The Eunomia consultancy has defended its estimate that the UK will reach an overcapacity of residual waste treatment facilities by 2020-21, after the Environmental Services Association (ESA) savaged the claims.
ESA chief executive Jacob Hayler said Eunomia’s Residual Waste Infrastructure Review (RWIR), published on 7 August, was “flawed” and contradicted other reports predicting an under-capacity of incinerators and other residual waste treatment facilities by 2030.
He added that Eunomia’s ”abilities to overstate available capacity and under-predict residual waste arisings are astounding”.
In response, Eunomia said it backed its conclusions with data that was “very easily verifiable”:
- The UK landfilled around 11 million tonnes of waste at the standard rate of landfill tax last year, but probably no more than nine million tonnes would be suitable or available for treatment by incineration.
- There are 4.8 million tonnes per annum (tpa) of facilities under construction or financially committed.
- To move from the current 44.3% recycling rate to the 50% municipal waste recycling target, to which the UK is already committed, means reducing residual waste by around 1.5 million tonnes per annum.
Eunomia argues that these three key figures, taken together, would close the ”capacity gap” by 2020 to 2.7 million tonnes, ”even before accounting for the likely continuation of the long-term decline in commercial and industrial residual waste.”

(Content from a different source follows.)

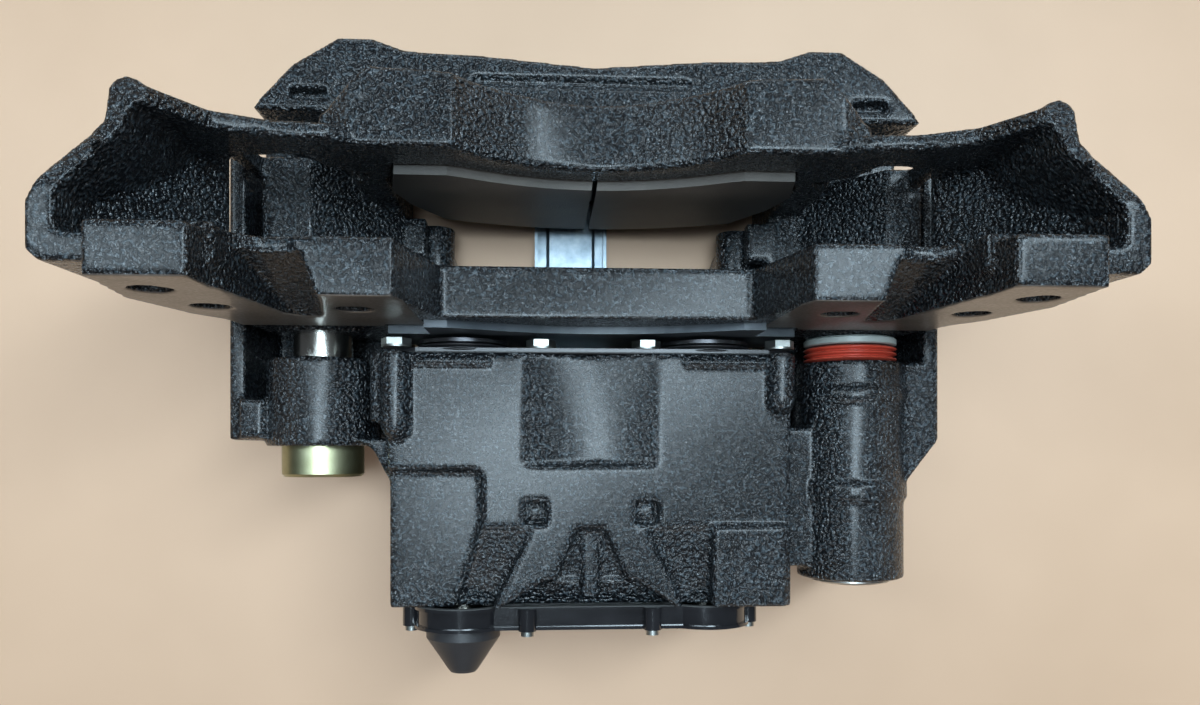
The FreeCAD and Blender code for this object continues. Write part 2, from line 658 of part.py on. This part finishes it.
os.makedirs("parts", exist_ok=True)
for name, shape in NODES.items():
    if not shape.isValid():
        print("not valid:", name)
    if len(shape.Solids) != 1:
        print(name, "has", len(shape.Solids), "solids")
    shape.exportStep("parts/" + name + ".step")
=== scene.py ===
import bpy
import math

from mathutils import Matrix, Vector


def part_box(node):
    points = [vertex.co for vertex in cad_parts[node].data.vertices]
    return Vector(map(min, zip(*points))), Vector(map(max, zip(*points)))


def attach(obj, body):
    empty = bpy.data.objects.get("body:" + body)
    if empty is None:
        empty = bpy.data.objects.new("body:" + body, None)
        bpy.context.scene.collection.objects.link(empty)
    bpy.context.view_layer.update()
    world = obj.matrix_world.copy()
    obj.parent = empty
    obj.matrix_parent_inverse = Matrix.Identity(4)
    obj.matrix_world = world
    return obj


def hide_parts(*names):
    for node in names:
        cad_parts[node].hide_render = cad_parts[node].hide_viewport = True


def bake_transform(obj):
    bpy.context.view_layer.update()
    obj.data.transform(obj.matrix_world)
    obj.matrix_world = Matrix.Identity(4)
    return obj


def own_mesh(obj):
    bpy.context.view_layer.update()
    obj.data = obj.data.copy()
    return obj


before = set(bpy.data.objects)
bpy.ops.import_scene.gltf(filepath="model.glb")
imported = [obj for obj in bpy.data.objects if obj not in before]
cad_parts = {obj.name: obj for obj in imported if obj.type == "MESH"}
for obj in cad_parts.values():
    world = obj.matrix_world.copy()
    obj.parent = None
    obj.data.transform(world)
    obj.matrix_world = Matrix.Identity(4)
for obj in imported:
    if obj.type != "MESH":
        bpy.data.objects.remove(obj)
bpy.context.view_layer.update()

# Castings: remesh grid and how much each skin is rounded and thinned
VOXEL = 0.0013
CARRIER_ROUNDING = 6
CALIPER_ROUNDING = 3
CARRIER_KEEP = 0.5
CALIPER_KEEP = 0.45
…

It said a capacity gap would occur only if waste generation increased, recycling rates did not increase, residual waste exports collapsed and “very little” of the waste treatment facilities that have received planning permission went ahead.
It added that it “could not find analysis that support figures that, as has been suggested, that there will be a shortfall of capacity of five million tonnes by 2030”.
Dominic Hogg, Eunomia chairman, said: “The exact date when UK treatment capacity will exceed the available waste is debatable, as it depends on the rate at which facilities are built and progress on recycling. But in the context of 25-year investments, it is not the relevant issue.
“The ultimate destination is clear, whether the UK gets there in 2020, as the latest RWIR projection suggests, or a couple of years either side.
“The sensible response is to indicate the long-term trajectory for UK waste and resources policy by setting ambitious targets, or implementing policies, which clearly indicate – before significant additional incineration capacity is built – the intention to reduce substantially the amount of residual waste generated in future.”
Eunomia’s report warned that an increase in the number of incineration, advanced conversion technology and mechanical biological treatment facilities would lead to a number of them going bust by 2030 as available feedstock runs out.